Samuel Tilden (1814–1886) lost the disputed presidential election of 1876. He won more popular votes than his opponent, but he lost in the Electoral College after a dubious arrangement gave disputed Electoral College votes to his opponent.
Although we cannot know for certain, it is probable that Tilden would have been a competent president. His personality traits were largely positive ones: he was sagacious, honest, efficient, forgiving, and munificent.
Tilden was a sagacious lawyer who was well-paid for his work. He invested his money wisely and became wealthy, though he was never haughty in spite of his great success.
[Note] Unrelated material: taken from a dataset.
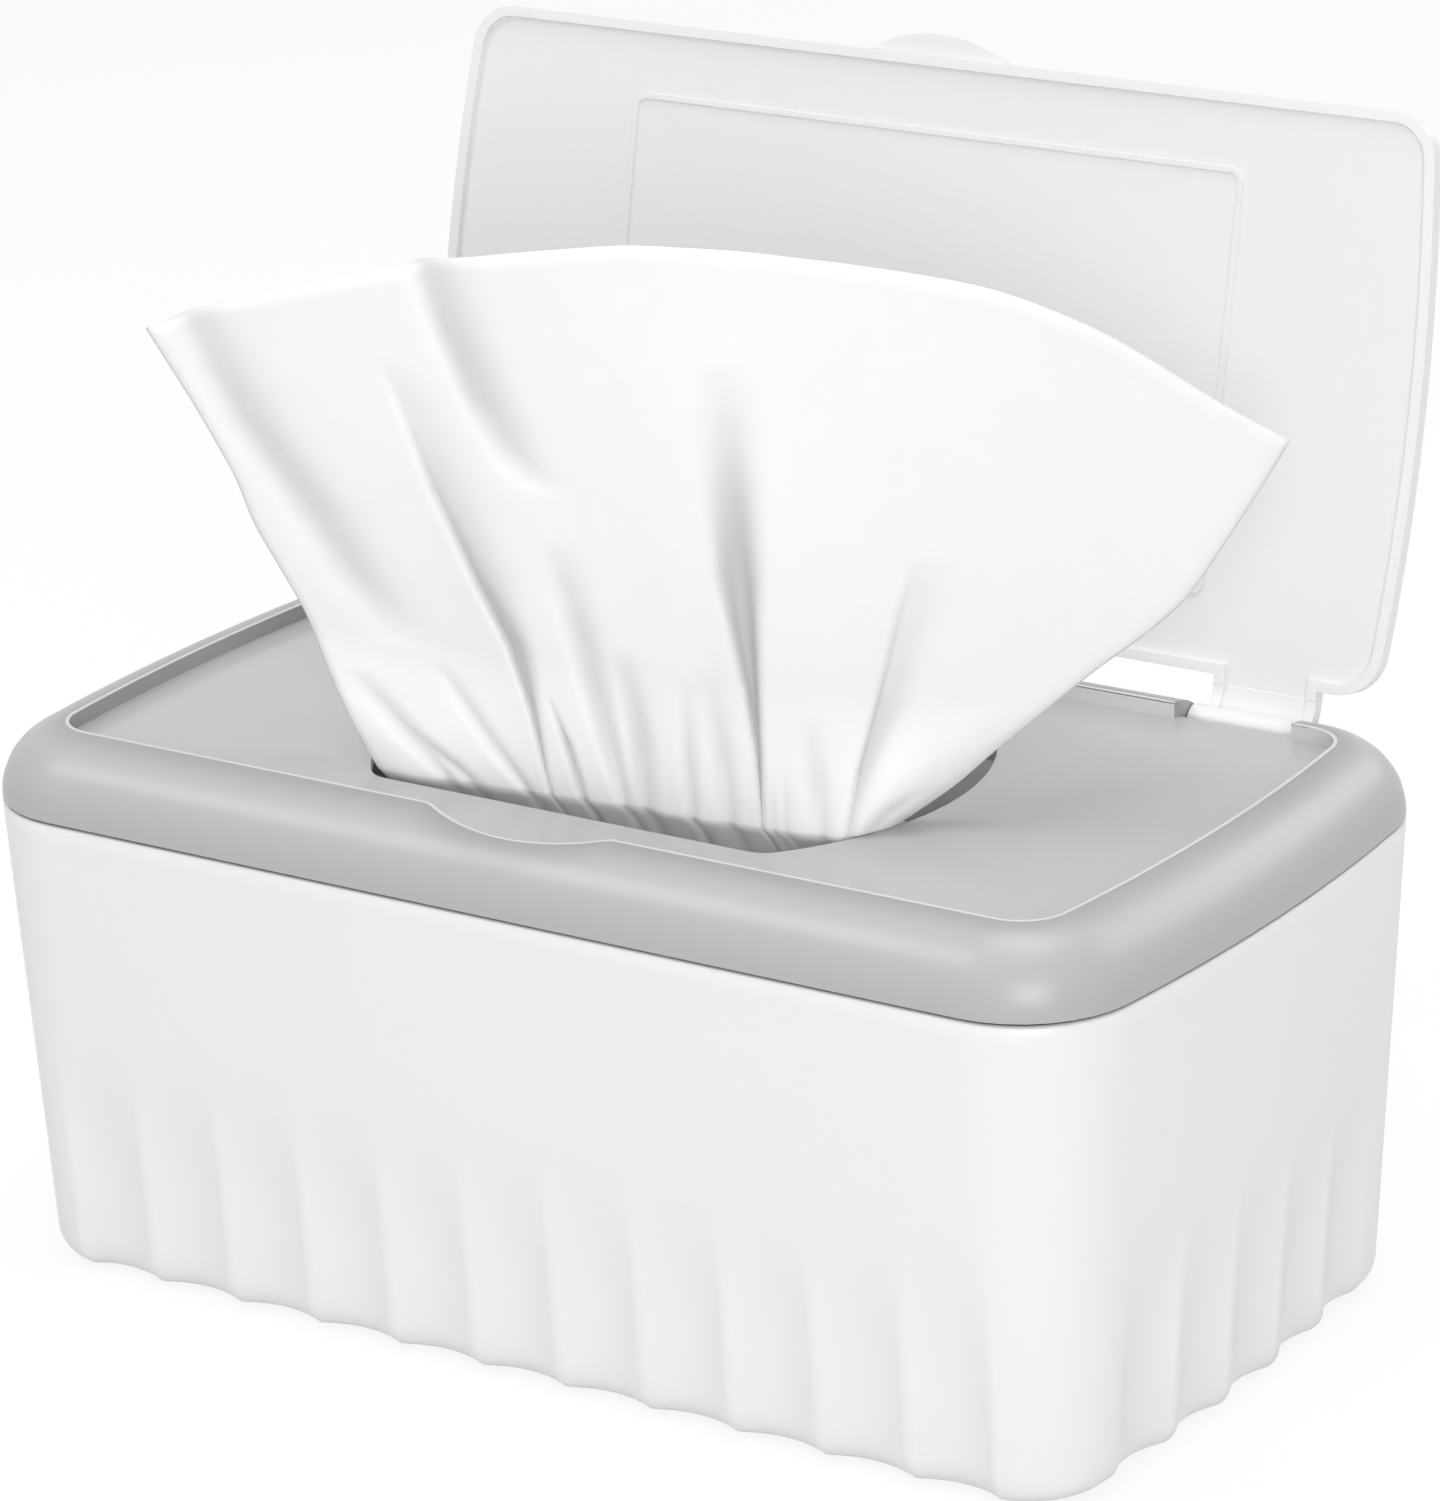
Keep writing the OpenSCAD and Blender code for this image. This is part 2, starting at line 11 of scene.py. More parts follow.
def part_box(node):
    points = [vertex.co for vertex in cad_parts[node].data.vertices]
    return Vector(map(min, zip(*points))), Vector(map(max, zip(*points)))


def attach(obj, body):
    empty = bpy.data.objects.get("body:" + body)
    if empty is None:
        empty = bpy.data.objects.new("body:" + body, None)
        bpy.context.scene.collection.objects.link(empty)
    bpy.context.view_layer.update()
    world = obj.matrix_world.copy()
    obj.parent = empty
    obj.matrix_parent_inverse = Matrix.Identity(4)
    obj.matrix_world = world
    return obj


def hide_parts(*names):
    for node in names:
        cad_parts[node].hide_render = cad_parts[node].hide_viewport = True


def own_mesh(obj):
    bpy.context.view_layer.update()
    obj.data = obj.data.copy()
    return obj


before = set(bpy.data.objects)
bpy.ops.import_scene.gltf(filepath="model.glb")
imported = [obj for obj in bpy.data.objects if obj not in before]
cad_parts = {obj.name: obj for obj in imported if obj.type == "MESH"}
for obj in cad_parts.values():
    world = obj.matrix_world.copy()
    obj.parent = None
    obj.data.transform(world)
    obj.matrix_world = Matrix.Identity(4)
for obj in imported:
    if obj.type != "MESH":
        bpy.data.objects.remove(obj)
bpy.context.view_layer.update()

Many of his positive traits were on display during his tenure as party chairman (Democrat) and governor of New York. He fought against the corruption in the Tweed Ring and Canal Ring. His loathing of corruption could have served the nation well had he become president. Tilden had a penchant for organization and he made the Democratic party of New York much more efficient. His success in New York state brought him to the forefront as a presidential candidate in 1876.
Tilden accepted the 1876 loss without becoming bitter. (In this respect, he was not unlike Al Gore after the 2000 election.) Tilden could have rallied his supporters against the unfair outcome, but he feared the potential repercussions for the nation.
Tilden, a wealthy man, was very generous. He left a great deal of money for the establishment of the New York Public Library.